Given problem: From the top of the records below, return each line exactly, ending with the line that contains "rivet_d = 0.44; // [0.4:0.02:0.46]".

The records:
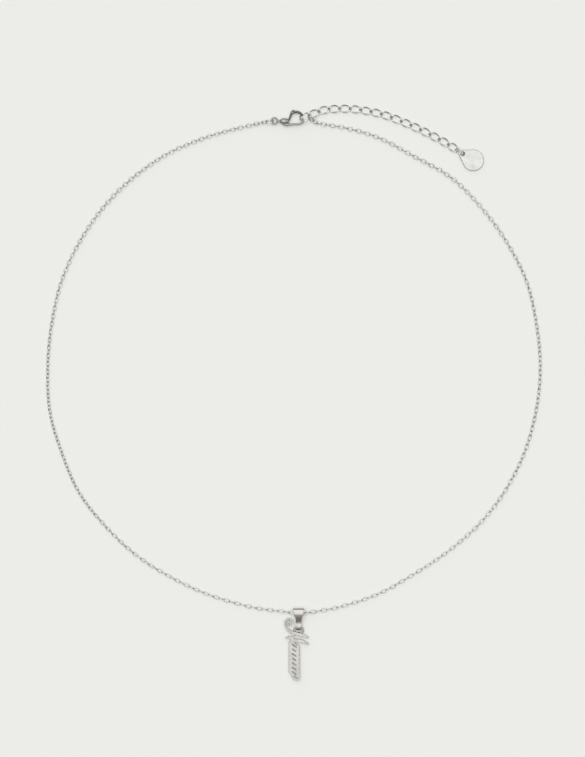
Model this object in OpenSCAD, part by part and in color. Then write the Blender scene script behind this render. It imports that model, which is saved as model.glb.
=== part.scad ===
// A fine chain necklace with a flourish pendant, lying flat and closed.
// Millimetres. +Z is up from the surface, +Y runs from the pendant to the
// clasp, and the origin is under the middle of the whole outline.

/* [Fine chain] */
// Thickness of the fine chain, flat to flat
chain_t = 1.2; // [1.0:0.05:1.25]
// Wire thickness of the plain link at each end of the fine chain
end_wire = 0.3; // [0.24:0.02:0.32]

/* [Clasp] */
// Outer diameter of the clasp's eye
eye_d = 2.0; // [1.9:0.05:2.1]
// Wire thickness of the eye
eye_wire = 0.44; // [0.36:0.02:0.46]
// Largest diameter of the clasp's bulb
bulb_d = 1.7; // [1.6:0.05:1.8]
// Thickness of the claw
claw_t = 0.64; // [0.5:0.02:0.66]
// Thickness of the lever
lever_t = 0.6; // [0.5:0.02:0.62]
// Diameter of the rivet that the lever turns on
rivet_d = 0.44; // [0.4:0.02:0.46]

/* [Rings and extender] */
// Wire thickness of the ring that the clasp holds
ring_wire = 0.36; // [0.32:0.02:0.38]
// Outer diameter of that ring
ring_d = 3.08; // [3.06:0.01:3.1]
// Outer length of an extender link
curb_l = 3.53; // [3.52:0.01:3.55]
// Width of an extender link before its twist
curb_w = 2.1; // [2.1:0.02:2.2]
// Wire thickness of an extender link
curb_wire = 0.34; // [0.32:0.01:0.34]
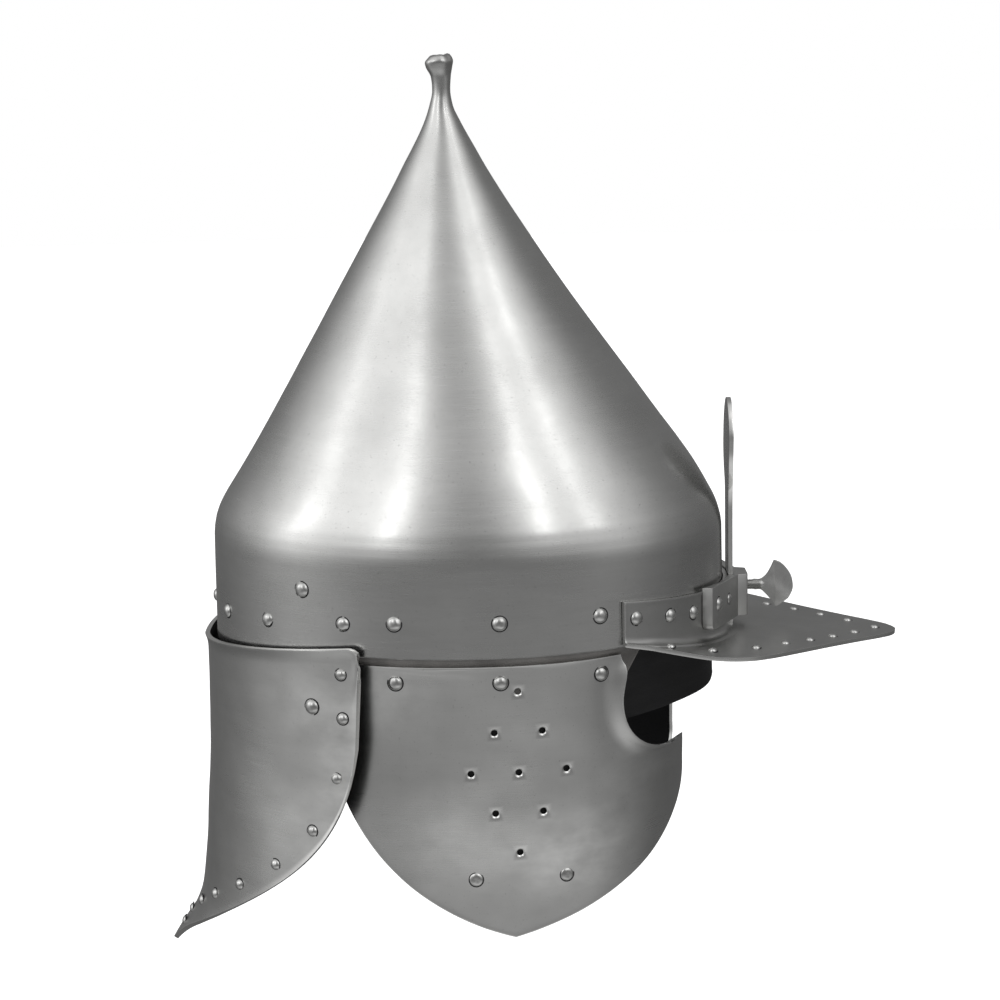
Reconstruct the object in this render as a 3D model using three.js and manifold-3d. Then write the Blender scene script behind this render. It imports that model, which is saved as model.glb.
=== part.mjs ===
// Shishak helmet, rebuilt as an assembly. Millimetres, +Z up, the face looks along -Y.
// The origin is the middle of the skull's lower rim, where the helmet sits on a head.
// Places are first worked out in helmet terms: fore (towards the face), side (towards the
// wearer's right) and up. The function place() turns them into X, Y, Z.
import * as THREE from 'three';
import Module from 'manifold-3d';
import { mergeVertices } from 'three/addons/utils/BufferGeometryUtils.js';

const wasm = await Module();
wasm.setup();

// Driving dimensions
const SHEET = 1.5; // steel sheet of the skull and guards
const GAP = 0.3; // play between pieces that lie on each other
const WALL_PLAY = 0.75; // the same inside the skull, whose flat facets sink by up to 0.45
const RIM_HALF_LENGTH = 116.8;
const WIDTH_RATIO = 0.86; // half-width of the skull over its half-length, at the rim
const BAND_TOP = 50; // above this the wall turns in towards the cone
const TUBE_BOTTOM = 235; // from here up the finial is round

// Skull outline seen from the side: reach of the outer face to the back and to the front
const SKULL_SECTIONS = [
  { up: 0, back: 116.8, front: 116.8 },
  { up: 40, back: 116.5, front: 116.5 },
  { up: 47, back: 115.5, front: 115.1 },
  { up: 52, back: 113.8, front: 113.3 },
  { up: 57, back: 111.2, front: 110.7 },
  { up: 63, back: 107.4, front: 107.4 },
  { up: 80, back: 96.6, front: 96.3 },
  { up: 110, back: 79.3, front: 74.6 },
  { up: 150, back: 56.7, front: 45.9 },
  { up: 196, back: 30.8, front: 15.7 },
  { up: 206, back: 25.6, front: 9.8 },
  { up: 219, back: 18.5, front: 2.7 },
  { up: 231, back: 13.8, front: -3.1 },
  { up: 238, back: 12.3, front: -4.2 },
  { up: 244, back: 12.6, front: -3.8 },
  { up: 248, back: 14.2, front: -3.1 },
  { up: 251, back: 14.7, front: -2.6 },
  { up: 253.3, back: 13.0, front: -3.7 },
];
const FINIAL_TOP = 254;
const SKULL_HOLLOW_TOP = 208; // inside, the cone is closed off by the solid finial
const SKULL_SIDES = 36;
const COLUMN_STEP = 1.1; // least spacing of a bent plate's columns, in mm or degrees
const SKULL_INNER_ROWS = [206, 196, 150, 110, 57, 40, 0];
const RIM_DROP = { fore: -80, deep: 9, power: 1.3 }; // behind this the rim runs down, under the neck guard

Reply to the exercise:
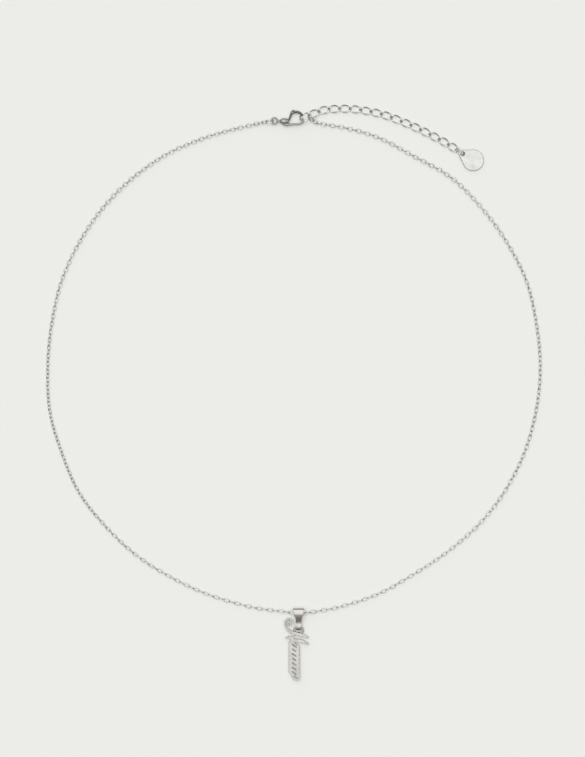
Model this object in OpenSCAD, part by part and in color. Then write the Blender scene script behind this render. It imports that model, which is saved as model.glb.
=== part.scad ===
// A fine chain necklace with a flourish pendant, lying flat and closed.
// Millimetres. +Z is up from the surface, +Y runs from the pendant to the
// clasp, and the origin is under the middle of the whole outline.

/* [Fine chain] */
// Thickness of the fine chain, flat to flat
chain_t = 1.2; // [1.0:0.05:1.25]
// Wire thickness of the plain link at each end of the fine chain
end_wire = 0.3; // [0.24:0.02:0.32]

/* [Clasp] */
// Outer diameter of the clasp's eye
eye_d = 2.0; // [1.9:0.05:2.1]
// Wire thickness of the eye
eye_wire = 0.44; // [0.36:0.02:0.46]
// Largest diameter of the clasp's bulb
bulb_d = 1.7; // [1.6:0.05:1.8]
// Thickness of the claw
claw_t = 0.64; // [0.5:0.02:0.66]
// Thickness of the lever
lever_t = 0.6; // [0.5:0.02:0.62]
// Diameter of the rivet that the lever turns on
rivet_d = 0.44; // [0.4:0.02:0.46]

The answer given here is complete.